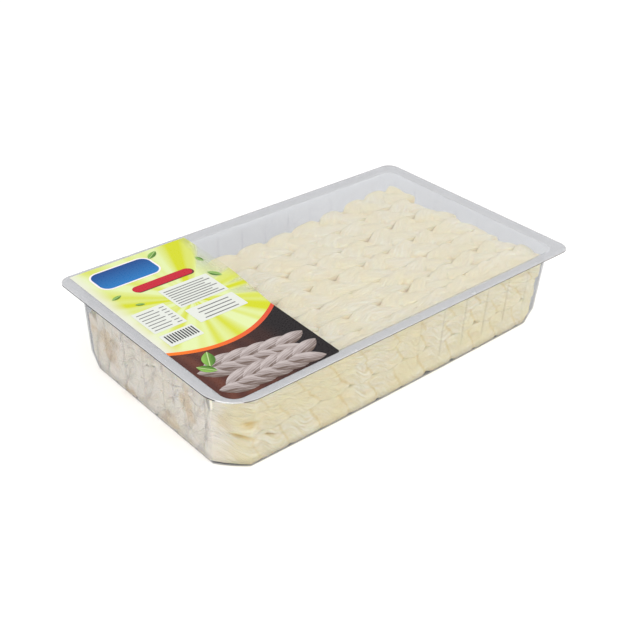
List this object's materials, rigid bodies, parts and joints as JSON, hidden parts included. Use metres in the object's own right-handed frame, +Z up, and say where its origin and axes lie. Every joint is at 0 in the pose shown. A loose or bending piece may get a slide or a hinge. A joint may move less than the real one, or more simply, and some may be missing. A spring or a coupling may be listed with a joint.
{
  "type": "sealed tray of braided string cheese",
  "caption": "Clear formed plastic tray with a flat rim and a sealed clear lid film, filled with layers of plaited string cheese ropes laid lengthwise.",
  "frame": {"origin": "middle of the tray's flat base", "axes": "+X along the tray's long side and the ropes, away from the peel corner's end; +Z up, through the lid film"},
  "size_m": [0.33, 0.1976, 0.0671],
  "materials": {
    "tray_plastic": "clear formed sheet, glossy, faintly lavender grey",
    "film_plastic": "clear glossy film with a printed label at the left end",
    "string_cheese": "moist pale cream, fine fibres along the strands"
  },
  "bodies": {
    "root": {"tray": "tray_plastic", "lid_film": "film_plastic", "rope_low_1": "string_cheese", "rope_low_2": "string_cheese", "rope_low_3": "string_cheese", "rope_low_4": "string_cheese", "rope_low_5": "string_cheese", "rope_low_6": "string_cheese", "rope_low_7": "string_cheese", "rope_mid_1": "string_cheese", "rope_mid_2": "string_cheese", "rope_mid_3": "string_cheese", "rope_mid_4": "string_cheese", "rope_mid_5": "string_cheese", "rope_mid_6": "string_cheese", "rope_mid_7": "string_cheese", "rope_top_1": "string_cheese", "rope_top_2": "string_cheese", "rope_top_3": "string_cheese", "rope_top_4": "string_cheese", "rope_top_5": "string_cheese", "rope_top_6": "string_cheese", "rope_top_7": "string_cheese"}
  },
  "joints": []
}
____
#### GIVEN TASK
Write out every line of the material again, exactly as it reads.

#### TASK ANSWER
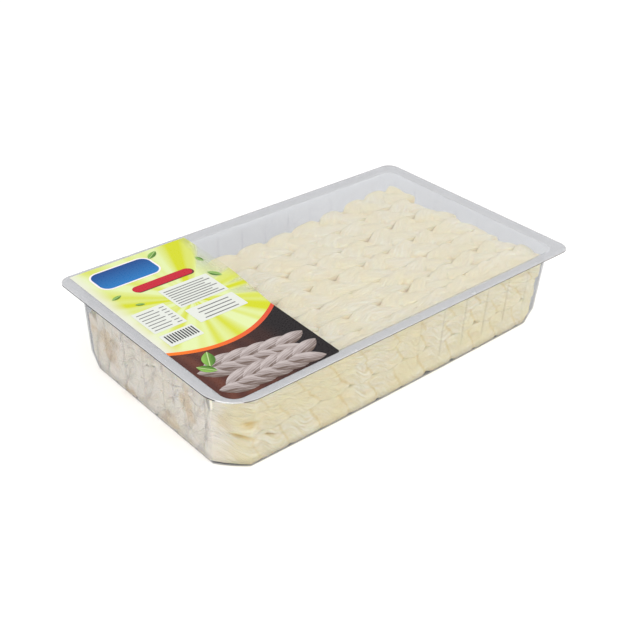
List this object's materials, rigid bodies, parts and joints as JSON, hidden parts included. Use metres in the object's own right-handed frame, +Z up, and say where its origin and axes lie. Every joint is at 0 in the pose shown. A loose or bending piece may get a slide or a hinge. A joint may move less than the real one, or more simply, and some may be missing. A spring or a coupling may be listed with a joint.
{
  "type": "sealed tray of braided string cheese",
  "caption": "Clear formed plastic tray with a flat rim and a sealed clear lid film, filled with layers of plaited string cheese ropes laid lengthwise.",
  "frame": {"origin": "middle of the tray's flat base", "axes": "+X along the tray's long side and the ropes, away from the peel corner's end; +Z up, through the lid film"},
  "size_m": [0.33, 0.1976, 0.0671],
  "materials": {
    "tray_plastic": "clear formed sheet, glossy, faintly lavender grey",
    "film_plastic": "clear glossy film with a printed label at the left end",
    "string_cheese": "moist pale cream, fine fibres along the strands"
  },
  "bodies": {
    "root": {"tray": "tray_plastic", "lid_film": "film_plastic", "rope_low_1": "string_cheese", "rope_low_2": "string_cheese", "rope_low_3": "string_cheese", "rope_low_4": "string_cheese", "rope_low_5": "string_cheese", "rope_low_6": "string_cheese", "rope_low_7": "string_cheese", "rope_mid_1": "string_cheese", "rope_mid_2": "string_cheese", "rope_mid_3": "string_cheese", "rope_mid_4": "string_cheese", "rope_mid_5": "string_cheese", "rope_mid_6": "string_cheese", "rope_mid_7": "string_cheese", "rope_top_1": "string_cheese", "rope_top_2": "string_cheese", "rope_top_3": "string_cheese", "rope_top_4": "string_cheese", "rope_top_5": "string_cheese", "rope_top_6": "string_cheese", "rope_top_7": "string_cheese"}
  },
  "joints": []
}